I have ditched my smartphone from my wake-up routine and reverted to doing a morning run through of the images pinned to my mental calendar as memory tags. This review had become increasingly perfunctory as I became distracted by doing a quick check for messages, news and, sad to say, bank balances. The more perfunctory, the harder to recall the images and less motivated I was to keep trying. It seemed it was slipping away from me and the memory tags were vanishing forever.
Somewhat amazingly they have all - just about - come back to me.
My life is so much better leaving checking my smartphone for later in the day. Well, later in the morning, after I've completed the run through.
I don't just do the run through now, I spend a few minutes after waking getting into a meditative state. This is something I've done on and off for years. I'll explain it on the next post.
From that state, I've resumed the run through my mental calendar. Since reverting to this process at the beginning of the month, I've gone through each year in reverse order, so 2019, 2018 and so on to 2011/2012 (I began this process on 17 December 2011).
I've aimed to cover at least two months per session of about 20 minutes. This is slower than it used to take me when things were more manageable years ago, but now I have to do a certain amount of fishing around.
What has generally happened is I've found an image and then had a good run of remembering other images, but then hit blanks.
I am definitely remembering the images, rather than having a memory of the specific days (which was a trap I'd fallen into: trying to recall the images by working out where I was and what I was doing). The images do unlock other memories, but the images are key.
If there's a blank, I'll jump over it.

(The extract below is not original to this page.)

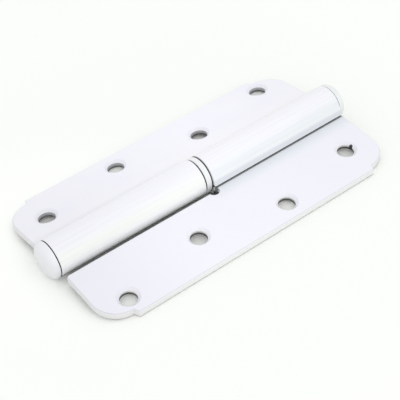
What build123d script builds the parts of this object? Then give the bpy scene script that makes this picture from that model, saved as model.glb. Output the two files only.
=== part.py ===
"""Surface mount hinge, 110 x 64 mm: two identical pressed leaves, a pin, a ring and an end plug.

Frame: X along the pin, Y across the leaves, Z up. The origin is on the floor under the middle of the
barrel. The hinge lies as on a table: on the barrel and on the two outer edges of the leaves.
Lengths are in millimetres, angles in degrees.
"""
import os
from math import asin, atan2, cos, degrees, hypot, radians, sin

from build123d import *

os.makedirs("parts", exist_ok=True)

# Leaf blank
length = 110.0              # both leaves, along the pin
reach = 32.0                # pin axis to the outer long edge
sheet = 2.5                 # sheet thickness
edge_round = 0.45           # soft outline of the pressed and painted sheet, upper side
back_round = 0.22           # the same on the back

# Barrel
barrel_r = 6.25             # outside of the rolled knuckle
bore_r = barrel_r - sheet   # inside of the rolled knuckle
barrel_drop = 3.25          # the barrel reaches this far below the back of the leaf
axis_up = barrel_r - barrel_drop    # pin axis above the back of the leaf
ring_space = 2.5            # between the two knuckles
knuckle_round = 0.25        # worn edge at the ends of each knuckle

# Bend between leaf and knuckle, and the lip that closes the roll
bend_angle = 30.0           # slope of the sheet as it runs under the barrel
bend_r = 2.0                # inside radius of the bend, on the back of the leaf
lip_angle = 34.0            # above the axis, where the roll stops curving and runs straight
lip_gap = 0.45              # between the end of the roll and the leaf
lip_round = 0.3             # worn corner of the lip

# Inner edge of the leaf beside the other leaf's knuckle
free_gap = 1.8              # between the other barrel and the free edge
free_edge = barrel_r + free_gap
free_corner_r = 1.0         # its corner at the end of the leaf
relief_r = 1.85             # relief cut at the root of the tab
relief_x = 0.1              # its centre, past the middle on the side of the tab
relief_in = 0.15            # its centre, this far inside the free edge

# Punched outer corners
corner_r = 8.5
corner_step = 1.8           # depth of the step between the arc and the raw edge
corner_run = 0.8            # length of the sloping step, along the leaf

# Screw holes, zigzag and countersunk
hole_r = 2.8
hole_count = 4              # in each leaf
hole_end = 10.0             # leaf end to the first hole
hole_edge = 6.5             # outer long edge to the outer row
row_stagger = 5.75          # outer row to inner row
sink_depth = 0.95           # of the 90 degree countersink

# Pin, ring and plug
run_gap = 0.05              # radial clearance where parts turn
press = 0.02                # radial interference where parts are held
ring_side_gap = 0.28        # each side of the ring
ring_gap = 0.10             # ring on the pin, radial
ring_step = 0.1             # the ring lies this much below the knuckles
pin_gap = 2.0               # free end of the pin to the plug
pin_lead = 1.2              # taper at the free end, along the pin
pin_taper = 0.85            # and in radius
shoulder_back = 1.0         # pin shoulder, inside the holding knuckle
shoulder_lead = 0.2         # its short cone
head_step = 0.05            # the heads lie this much below the knuckles
head_gap = 0.22             # under the pin's head
plug_gap = 0.08             # under the plug's head
head_rim = 1.0              # straight part of the head
head_dome = 2.6             # dome above it, half an ellipse
head_round = 0.3            # worn edge of its flat side
head_root = 0.5             # the shank's reach into the head
plug_stem = 9.0             # plug inside the knuckle
plug_lead = 0.8             # taper at its inner end, along the pin
plug_taper = 0.6            # and in radius

# Slope of the leaves as the hinge lies on a floor: barrel and outer edges touch it
slope = degrees(asin(barrel_r / hypot(reach, axis_up)) - atan2(axis_up, reach))

half = length / 2
hole_pitch = (length - 2 * hole_end) / (hole_count - 1)
row_outer = reach - hole_edge
deep = 3 * sheet            # height of the cutters that go through the leaf
near = 0.01                 # edges are found within this distance
knuckle_in = ring_space / 2
top = sheet - axis_up       # upper face of the leaf, measured from the axis
back = -axis_up             # lower face of the leaf
th = radians(bend_angle)
la = radians(lip_angle)
bend_start = (barrel_r + bend_r - (axis_up + bend_r) * cos(th)) / sin(th)


def polar(r, a):
    """Point at radius r and angle a (radians above the horizontal, leaf side) in the section."""
    return (r * cos(a), r * sin(a))


def lip_end(r):
    """Where the straight lip line that leaves radius r reaches its end, lip_gap above the leaf."""
    run = (r * sin(la) - top - lip_gap) / cos(la)
    c, s = polar(r, la)
    return (c + run * sin(la), s - run * cos(la))


def section(face, a, b):
    """Extrude a face drawn in the section plane (first axis away from the pin, second up), a < x < b."""
    return extrude(Plane(origin=(a, 0, 0), x_dir=(0, 1, 0), z_dir=(1, 0, 0)) * face, b - a)


def sheet_face():
    """Flat leaf, bend and slope down to the point where the sheet starts to follow the pin."""
    cy = back - bend_r
    mid = th / 2
    r_top = bend_r + sheet
    with BuildSketch() as sk:
        with BuildLine():
            under_0 = (reach, back)
            under_1 = (bend_start, back)
            under_2 = (bend_start - bend_r * sin(th), cy + bend_r * cos(th))
            under_3 = (barrel_r * sin(th), -barrel_r * cos(th))
            over_3 = (bore_r * sin(th), -bore_r * cos(th))
            over_2 = (bend_start - r_top * sin(th), cy + r_top * cos(th))
            over_1 = (bend_start, top)
            over_0 = (reach, top)
            Line(under_0, under_1)
            ThreePointArc(under_1, (bend_start - bend_r * sin(mid), cy + bend_r * cos(mid)), under_2)
            Line(under_2, under_3)
            Line(under_3, over_3)
            Line(over_3, over_2)
            ThreePointArc(over_2, (bend_start - r_top * sin(mid), cy + r_top * cos(mid)), over_1)
            Line(over_1, over_0)
            Line(over_0, under_0)
        make_face()
    return sk.sketch


def roll_face():
    """The rolled part: from under the pin, round the far side, over the top and down to the lip."""
    start = th - radians(90)            # where the sheet starts to follow the pin
    far = radians(180)
    with BuildSketch() as sk:
        with BuildLine():
            Line(polar(bore_r, start), polar(barrel_r, start))
            ThreePointArc(polar(barrel_r, start), polar(barrel_r, far), polar(barrel_r, la))
            Line(polar(barrel_r, la), lip_end(barrel_r))
            Line(lip_end(barrel_r), lip_end(bore_r))
            Line(lip_end(bore_r), polar(bore_r, la))
            ThreePointArc(polar(bore_r, la), polar(bore_r, far), polar(bore_r, start))
        make_face()
        fillet(sk.vertices().sort_by_distance(lip_end(barrel_r))[0], lip_round)
    return sk.sketch


def blank_outline():
    """Plan of the flat leaf: x along the pin, y away from it, tab side at negative x."""
    arc_x = half - corner_r                     # centre of the corner arc
    arc_y = reach - corner_step - corner_r
    k = corner_r * sin(radians(45))
    with BuildSketch() as sk:
        with BuildLine():
            tip = reach - corner_step
            Line((half, arc_y), (half, free_edge))
            Line((half, free_edge), (-half, free_edge))
            Line((-half, free_edge), (-half, arc_y))
            ThreePointArc((-half, arc_y), (-arc_x - k, arc_y + k), (-arc_x, tip))
            Line((-arc_x, tip), (corner_run - arc_x, reach))
            Line((corner_run - arc_x, reach), (arc_x - corner_run, reach))
            Line((arc_x - corner_run, reach), (arc_x, tip))
            ThreePointArc((arc_x, tip), (arc_x + k, arc_y + k), (half, arc_y))
        make_face()
        fillet(sk.vertices().sort_by_distance((half, free_edge))[0], free_corner_r)
    return sk.sketch


def hole_places():
    """Zigzag row, outer row first at the end away from the tab."""
    for i in range(hole_count):
        x = ((hole_count - 1) / 2 - i) * hole_pitch
        yield x, row_outer - (i % 2) * row_stagger


def leaf():
    """One pressed leaf with its tab rolled at negative x, flat, the pin axis on the X axis."""
    flat = extrude(Plane.XY.offset(back) * blank_outline(), sheet)
    flat = fillet(flat.edges().filter_by(lambda e: abs(e.center().Z - top) < near), edge_round)
    flat = fillet(flat.edges().filter_by(lambda e: abs(e.center().Z - back) < near), back_round)
    tab_reach = free_edge + 2 * edge_round      # the tab overlaps the flat leaf's rounded inner edge
    tab_box = Pos(-(half + knuckle_in) / 2, tab_reach / 2, back) * Box(half - knuckle_in, tab_reach, deep)
    tab = section(sheet_face(), -half, -knuckle_in) & tab_box
    for height, radius in ((top, edge_round), (back, back_round)):
        end = tab.edges().filter_by(lambda e: abs(e.center().X + half) < near and e.center().Y > bend_start)
        tab = fillet(end.filter_by(lambda e: abs(e.center().Z - height) < near), radius)
    body = flat + tab
    body -= Pos(-relief_x, free_edge - relief_in, back) * Cylinder(relief_r, deep)
    roll = section(roll_face(), -half, -knuckle_in)
    roll = fillet(roll.edges().filter_by(GeomType.CIRCLE).filter_by(
        lambda e: abs(e.radius - barrel_r) < near and e.length > barrel_r), knuckle_round)
    body += roll
    for x, y in hole_places():
        body -= Pos(x, y, back) * Cylinder(hole_r, deep)
        body -= Pos(x, y, top - sink_depth / 2) * Cone(hole_r, hole_r + sink_depth, sink_depth)
    return body


def head():
    """Domed head standing on the YZ plane at x = 0 and growing towards +X."""
    r = barrel_r - head_step
    with BuildSketch() as sk:
        with BuildLine():
            Line((0, 0), (0, r))
            Line((0, r), (head_rim, r))
            EllipticalCenterArc((head_rim, 0), head_dome, r, start_angle=0, arc_size=90)
            Line((head_rim + head_dome, 0), (0, 0))
        make_face()
    body = revolve(sk.sketch, Axis.X)
    return fillet(body.edges().filter_by(lambda e: e.center().X < head_round), head_round)


def rod(points):
    """Solid of revolution about X from (x, radius) corners."""
    with BuildSketch() as sk:
        with BuildLine():
            Polyline((points[0][0], 0), *points, (points[-1][0], 0), close=True)
        make_face()
    return revolve(sk.sketch, Axis.X)


def lay(shape, turn=False):
    """Slope a leaf down by the resting angle and lift the axis to its height above the floor."""
    shape = Rot(X=-slope) * shape
    if turn:
        shape = Rot(Z=180) * shape
    return Pos(0, 0, barrel_r) * shape


one_leaf = leaf()
leaf_rear = lay(one_leaf)
leaf_front = lay(one_leaf, turn=True)

held_r = bore_r + press
run_r = bore_r - run_gap
head_seat = half + head_gap
plug_seat = half + plug_gap
plug_in = half - plug_stem
pin_end = plug_in - pin_gap
shoulder = -knuckle_in - shoulder_back
pin = rod([(-head_seat - head_root, held_r), (shoulder, held_r), (shoulder + shoulder_lead, run_r),
           (pin_end - pin_lead, run_r), (pin_end, run_r - pin_taper)])
pin += Pos(-head_seat, 0, 0) * Rot(Z=180) * head()
hinge_pin = Pos(0, 0, barrel_r) * pin

plug = rod([(plug_in, bore_r - plug_taper), (plug_in + plug_lead, held_r), (plug_seat + head_root, held_r)])
plug += Pos(plug_seat, 0, 0) * head()
end_plug = Pos(0, 0, barrel_r) * plug

ring_half = knuckle_in - ring_side_gap
ring_r = barrel_r - ring_step
ring = rod([(-ring_half, ring_r), (ring_half, ring_r)])
ring = fillet(ring.edges().filter_by(GeomType.CIRCLE), knuckle_round)
ring -= Rot(Y=90) * Cylinder(run_r + ring_gap, 2 * ring_space)
bearing_ring = Pos(0, 0, barrel_r) * ring

for name, shape in {"leaf_rear": leaf_rear, "leaf_front": leaf_front, "hinge_pin": hinge_pin,
                    "bearing_ring": bearing_ring, "end_plug": end_plug}.items():
    export_step(shape, f"parts/{name}.step")
    b = shape.bounding_box()
    print(f"{name}: volume {shape.volume:.0f} mm3, solids {len(shape.solids())}, "
          f"x {b.min.X:.2f}..{b.max.X:.2f}, y {b.min.Y:.2f}..{b.max.Y:.2f}, z {b.min.Z:.2f}..{b.max.Z:.2f}")
print(f"slope of the leaves {slope:.2f} degrees, bend starts {bend_start:.2f} mm from the axis")
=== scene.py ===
# %% [markdown]
# # A white coated door hinge
# The solids of this hinge come from the construction model and already have their true shape: two leaves of
# rolled sheet, a pin with a domed head, a bearing ring and an end plug. This lesson gives them their looks:
# the camera, a light tent, and a white coating that changes with the place. Blender works in metres, with X
# along the pin, Y across the leaves and Z up. Sizes on the hinge are written in millimetres.

# %% Load the frame
import math

import bpy
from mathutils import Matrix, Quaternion, Vector

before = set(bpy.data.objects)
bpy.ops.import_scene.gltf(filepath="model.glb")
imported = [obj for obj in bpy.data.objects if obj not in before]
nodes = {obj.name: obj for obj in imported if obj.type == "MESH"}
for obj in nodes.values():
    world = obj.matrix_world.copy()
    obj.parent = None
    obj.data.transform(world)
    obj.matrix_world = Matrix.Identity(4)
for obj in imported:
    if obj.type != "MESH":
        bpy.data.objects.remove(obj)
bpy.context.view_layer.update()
mm = 0.001
scene = bpy.context.scene
print("pieces:", ", ".join(sorted(nodes)))

# %% [markdown]
# ## Sizes of the hinge
# The coat follows the hinge: the pin's axis, the sloping leaves and the rows of screw holes. These sizes
# could be measured on the solids, but a faceted solid is a little smaller than the true one. So they are
# those of the construction model. The barrel stands on the table and is the highest part too, so its
# radius is half the height. The outer edges of the leaves also touch the table, and from that follows how
# far they slope. A row of holes is given by one hole, along and out from the pin.

# %% Sizes in millimetres
BARREL_RADIUS = 6.25
LEAF_END = 55.0
LEAF_REACH = 32.0
AXIS_ABOVE_BACK = 3.0
HOLE_ROWS = ((45.0, 25.5), (15.0, 19.75))
HOLE_PITCH = 60.0
HOLE_RADIUS = 2.8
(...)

As I come to the end of the session, having covered two or three months, my mental calendar has been speckled with more and more blanks. However, the next day I've started with any month with blanks and my subconscious has the images ready to serve up. It has been quite startling sometimes to suddenly find one image and then the others cascade across the days, sometimes triggering memories that fill in isolated blanks in earlier months.
So, in the end, I have very few days where the images have not come back to me and I feel confident that continuing with this more disciplined morning routine will bring those images back to me too.
I will be remembering every day that passes.
I also have to fit in the reviews of the past month and year, to keep my calendar updated.
As was often the case, it is the more recent past which often presents difficulties, because the images are not yet entrenched on my mental calendar, particularly for the most recent days and weeks. I tend to do the previous month or two-month review once I'm up, perhaps on a run, and again before going to sleep. Then at odd moments during the day, I'll do the 6 month review I've written about previously, generally half a week at a time, so Monday to Thursday, say, then once I've covered the 6 months, Thursday to Sunday.
Having completed the review back to 2011, rather than just cycling round again, I've embarked on monthly windows across all years. I started this today by recalling the images for every day of the months of January 2012, 2013, 2014 and 2015. Tomorrow I aim to cover January for the remaining years.
Clearly, this is a time investment, but it is time that was eaten up by my mobile phone (which still grabs me after I've finished this process, but I'm already ahead).
Most positively, from a mental health and general balance perspective, I am viewing a wide range of aspects of my life and reflecting on the many people and events that feature in these memory tags, rather than just specific memories I would otherwise obsess about. I've written before about how enriching this is. It's good to have it back.
This doesn't cover my how life, though I will sometimes be distracted by earlier memories triggered by the review process. All the same, it is now nearly 9 years. So much has happened in that time. I am so glad to be able to remember at least one thing for every day of it.